The success of “Paper Clips,” an award-winning film about a Tennessee school that collected six million paper clips to memorialize the six million killed in the Holocaust, brought a flood of people to Joe Fab’s door with suggestions for his next film. The Butterfly Project drew him in more than any other.

“A lot of people who approached me had stories about family members but you can’t make all those stories into film with no visuals or source material, just with a person telling me,” Fab said in a phone interview. “But Cheryl was so authentically committed to what she was doing that it sounded like someone who was going to get it done, as opposed to a lovely idea that was not going to happen. She had been documenting the project on video for years and had a lot of footage. I could see the kind of help she needed. I like wrestling a story to the floor. I love that kind of puzzle; I was l hooked.”

The Butterfly Project began in 2006 when Jan Landau, a teacher at the San Diego Jewish Academy, was looking for a way to teach children about the Holocaust in a way that would be engaging and not frightening. She enlisted the help of Price, who was an artist in residence at the school. Landau wanted to use a butterfly as a symbol, and Price, a trained ceramic artist, suggested making butterflies that could be hand painted. They expanded the project by developing kits to send to other schools with clay butterflies and paints, and included brief stories of the children the butterflies would memorialize.

What made Price turn The Butterfly Project into her life’s work? “I fell in love with the project because it touched something deep inside me that I didn’t even know would wake up a sense of responsibility for the Jewish people,” Price wrote in a follow-up email to our phone interview. “I felt if I could be moved to learn more about the Holocaust—a topic that I had totally avoided—through making art, then others might be moved also. It really became an obsession for me. I simply felt a responsibility to keep it alive.”

Price has visited many of the schools, centers and groups around the world who have welcomed The Butterfly Project, attending the dedication of a new installation, or interacting with students while they paint. In 2012 she went to Poland where young men and women were creating a butterfly installation for a music festival, and brought along a professional film crew. An unanticipated encounter caught on camera became a significant part of her film. Price said they were filming in the crematorium in Auschwitz when a group of religious men in black hats and coats came in. “We respectfully moved aside but they motioned for us to come over and film what they were about to do and made space for us to stand by,” she recalled. “They were cantors and rabbis from both London and Jerusalem, a type of informal choir that I believe have done several trips together musically.” Their solemn harmonies provide an authentic, goosebump-inducing background to several scenes in the film.

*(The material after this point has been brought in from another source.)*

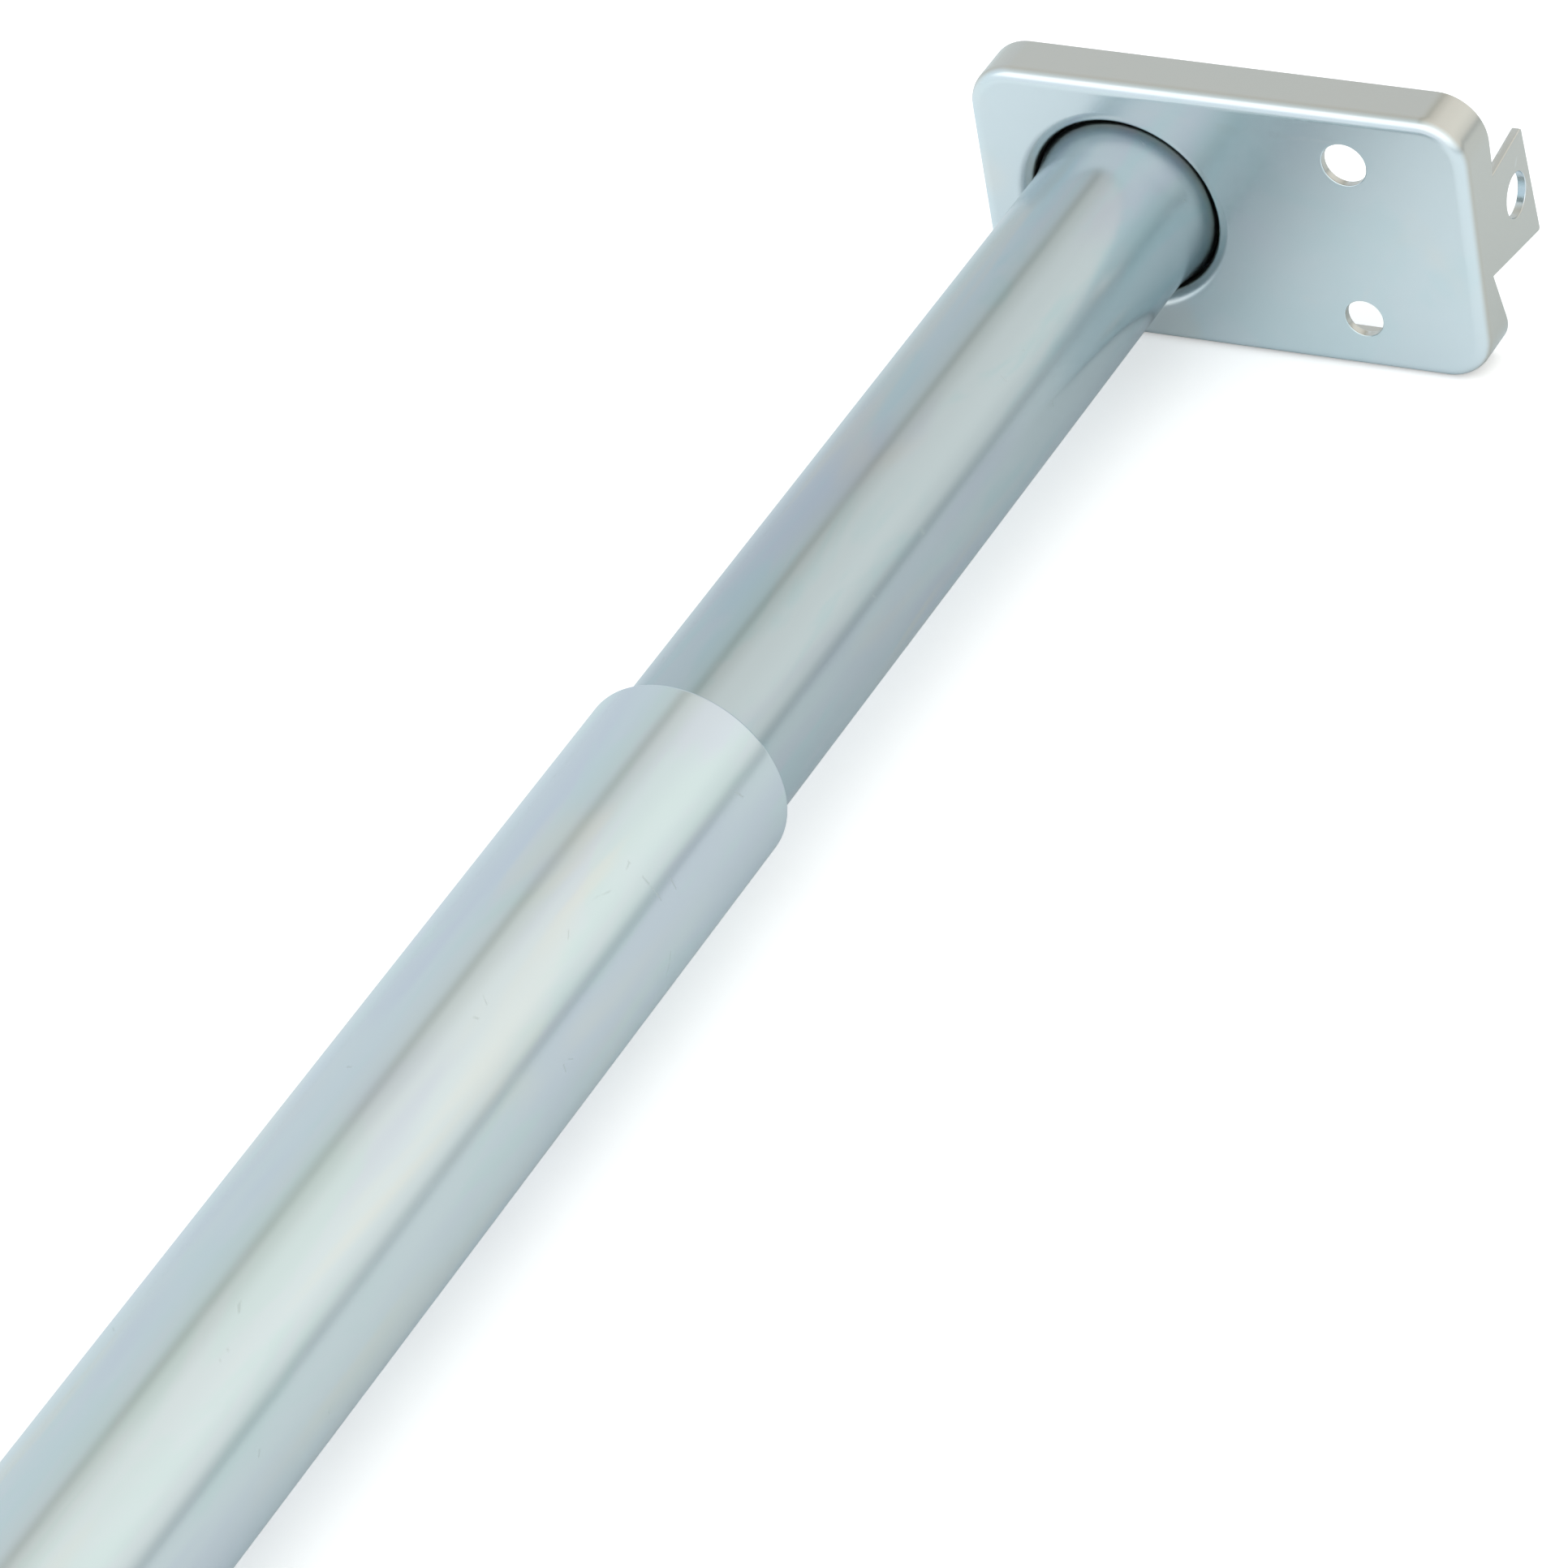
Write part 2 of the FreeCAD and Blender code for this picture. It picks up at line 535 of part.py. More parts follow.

Price said working as Executive Producer and Co-Director with Fab gave her an education in filmmaking as a new art form for her. She was used to creating alone and the collaboration needed to make a film was a different way of working. She said Fab understood that this was her baby, while guiding her in making choices about what the film needed to engage an audience.

She also learned what not to include. “I’ve had more than 17 camera people in four countries, 220 hours of film that had to be pared down into 58 minutes. I was like a mosaic artist that gathered everything in case I wanted to use it.”

That’s where Fab’s expertise came in. William Faulkner famously said, “In writing, you have to kill all your darlings.” Fab taught Price how to do it in film. “I wanted the film to be another 30 minutes but Joe disagreed and he was right,” she admitted.

“NOT the Last Butterfly” was completed in April 2016 and had its premiere at the Museum of Tolerance in Los Angeles, followed by butterfly painting with the audience. The film was also shown at The Virginia Film Festival to a mostly non-Jewish audience. “We want to teach young people so that they can prevent hatred and genocide from happening again,” Price said. “I am very proud of the way this project has impacted my Jewish identity. I feel I am providing a way for connection between Jewish groups and also as an interfaith ambassador for a better world.”

Prior to the Manhattan screening, Price and Fab are going to Latvia at the invitation of the U.S. Ambassador. They’ll be bringing a lot of butterflies: Over 90 percent of Latvia’s 62,000 Jews were murdered in the Holocaust.